When it comes to commercial and business finance there is no standard template and no magic formula. Every application is different and the key is to make sure we understand what you want to achieve.
Typically our clients fall into two camps:
- Those who are looking for a better rate or their current bank simply doesn’t want their business any longer.
- Those who the banks have turned away but they still have a good project which needs funding.
In five minutes we can get a good picture of what you are trying to achieve and either offer a solution ourselves or point you in the right direction. This is specialist stuff which shouldn’t be rushed so we will give you a specialist to talk to and find the right solution for you.
Typical types of commercial loans include:
- Commercial Owner Occupied Mortgage – A mortgage provided for a company / business wanting to purchase premises to trade out of.
- Commercial Investment Mortgage – Mortgage provided for someone wanting to buy premises that they will own but then rent out to a separate company with a commercial lease in place. (effectively a business version of a residential Buy to Let mortgage).
- Semi Commercial Mortgage – Mortgage provided for premises that have a mixture of commercial & residential use e.g. shop on ground floor and flat above.
- Non Status Commercial Finance – These are loans made to a limited company where there may be underlying difficulties such as poor accounts, bad credit, bank loans called in, tax bills overdue. The company can secure the loans against commercial or residential property by way of a first charge, second charge or third charge.
- Development Finance – Mortgage provided for someone wanting to purchase a building plot that they intend to develop into various properties either commercial or residential that they will then sell on.

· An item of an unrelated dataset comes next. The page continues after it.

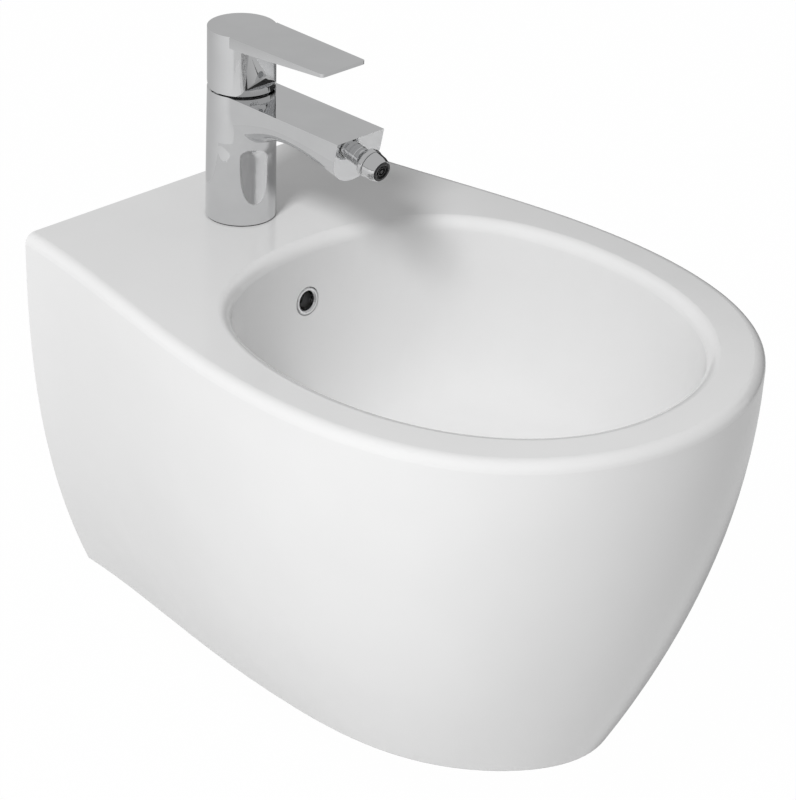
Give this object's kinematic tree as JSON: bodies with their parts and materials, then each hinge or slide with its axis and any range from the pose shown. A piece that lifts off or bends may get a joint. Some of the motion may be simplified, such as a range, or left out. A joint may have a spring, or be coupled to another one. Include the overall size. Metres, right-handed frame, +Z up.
{
  "type": "wall-hung bidet",
  "caption": "Wall-hung bidet with a D-shaped tapering ceramic bowl, deck-mounted single-lever mixer with a swivelling ball nozzle, overflow ring and push-button waste.",
  "frame": {"origin": "midway between the two wall studs, in the plane of the wall", "axes": "+Y into the wall, -Y to the front of the bowl, +Z up, +X to the right of a person facing the wall"},
  "size_m": [0.3711, 0.5179, 0.44],
  "materials": {
    "glazed_white": "glossy white glaze",
    "tap_chrome": "polished chrome plate",
    "waste_chrome": "polished chrome plate",
    "raw_brass": "machined",
    "zinc_steel": "zinc plated",
    "stainless": "ground",
    "seal_rubber": "matt black",
    "white_plastic": "moulded, natural white",
    "grey_plastic": "moulded grey",
    "black_plastic": "moulded black",
    "pale_plastic": "moulded, pale grey",
    "disc_ceramic": "lapped alumina"
  },
  "bodies": {
    "fixed": {"ceramic_body": "glazed_white", "overflow_ring": "tap_chrome", "fixing_sleeves": "white_plastic", "fixing_washers": "zinc_steel", "fixing_nuts": "zinc_steel", "waste_body": "waste_chrome", "waste_top_seal": "seal_rubber", "waste_bottom_seal": "seal_rubber", "waste_slip_ring": "white_plastic", "waste_backnut": "raw_brass", "plug_barrel": "raw_brass", "mixer_body": "tap_chrome", "base_gasket": "seal_rubber", "mixer_stud": "raw_brass", "horseshoe_gasket": "seal_rubber", "horseshoe_plate": "zinc_steel", "stud_nut": "raw_brass", "cartridge_housing": "white_plastic", "fixed_disc": "disc_ceramic", "cartridge_nut": "raw_brass", "cover_ring": "pale_plastic", "nozzle_adapter": "tap_chrome"},
    "lever_carrier": {"cartridge_turret": "grey_plastic", "pivot_pin": "stainless"},
    "lever": {"cartridge_stem": "stainless", "lever_handle": "tap_chrome", "grub_screw": "stainless", "index_button": "grey_plastic"},
    "disc_slider": {"moving_disc": "disc_ceramic", "disc_carrier": "grey_plastic"},
    "nozzle_liner": {"ball_liner": "white_plastic"},
    "nozzle": {"ball_nut": "tap_chrome", "nozzle_tip": "tap_chrome", "aerator_housing": "black_plastic", "aerator_insert": "pale_plastic"},
    "plug": {"plug_stem": "raw_brass", "waste_plug": "waste_chrome", "plug_ring": "seal_rubber"}
  },
  "joints": [
    {"name": "lever_turn", "type": "hinge", "parent": "fixed", "child": "lever_carrier", "pos_m": [0, -0.073, 0.148], "axis": [0, 0, 1], "range_deg": [-45, 45]},
    {"name": "lever_lift", "type": "hinge", "parent": "lever_carrier", "child": "lever", "pos_m": [0, -0.073, 0.184], "axis": [-1, 0, 0], "range_deg": [0, 16]},
    {"name": "disc_slide", "type": "slide", "parent": "lever_carrier", "child": "disc_slider", "axis": [0, -1, 0], "range_m": [0, 0.00414]},
    {"name": "nozzle_swing", "type": "hinge", "parent": "fixed", "child": "nozzle_liner", "pos_m": [0, -0.20553, 0.16333], "axis": [0, -0.2079, 0.9781], "range_deg": [-12, 12]},
    {"name": "nozzle_tilt", "type": "hinge", "parent": "nozzle_liner", "child": "nozzle", "pos_m": [0, -0.20553, 0.16333], "axis": [1, 0, 0], "range_deg": [-12, 12]},
    {"name": "plug_push", "type": "slide", "parent": "fixed", "child": "plug", "axis": [0, 0, 1], "range_m": [-0.008, 0]}
  ],
  "couplings": [
    {"joint": "disc_slide", "follows": "lever_lift", "m_per_rad": 0.0148}
  ]
}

- Unsecured Business Finance – Funds provided for a limited company lent on an unsecured basis over a short term.
- Invoice Finance/Factoring – Commercial funds secured against a company’s outstanding invoice book. Most companies provide a service / product but won’t get paid straight away. They may allow the customer a grace period of anything up to 90 days to settle the debt. With the above provision of funding, the company can receive an injection of funds equal to a % of their outstanding invoice book value to aid their cash flow but also keep their customers happy with extended payment terms.
- Asset Finance – Commercial funding secured against company assets. This product allows them to raise money against things like machinery, vehicles, plant etc for most business use. It would typically be classed as short term finance lending and repaid over a 5 year period.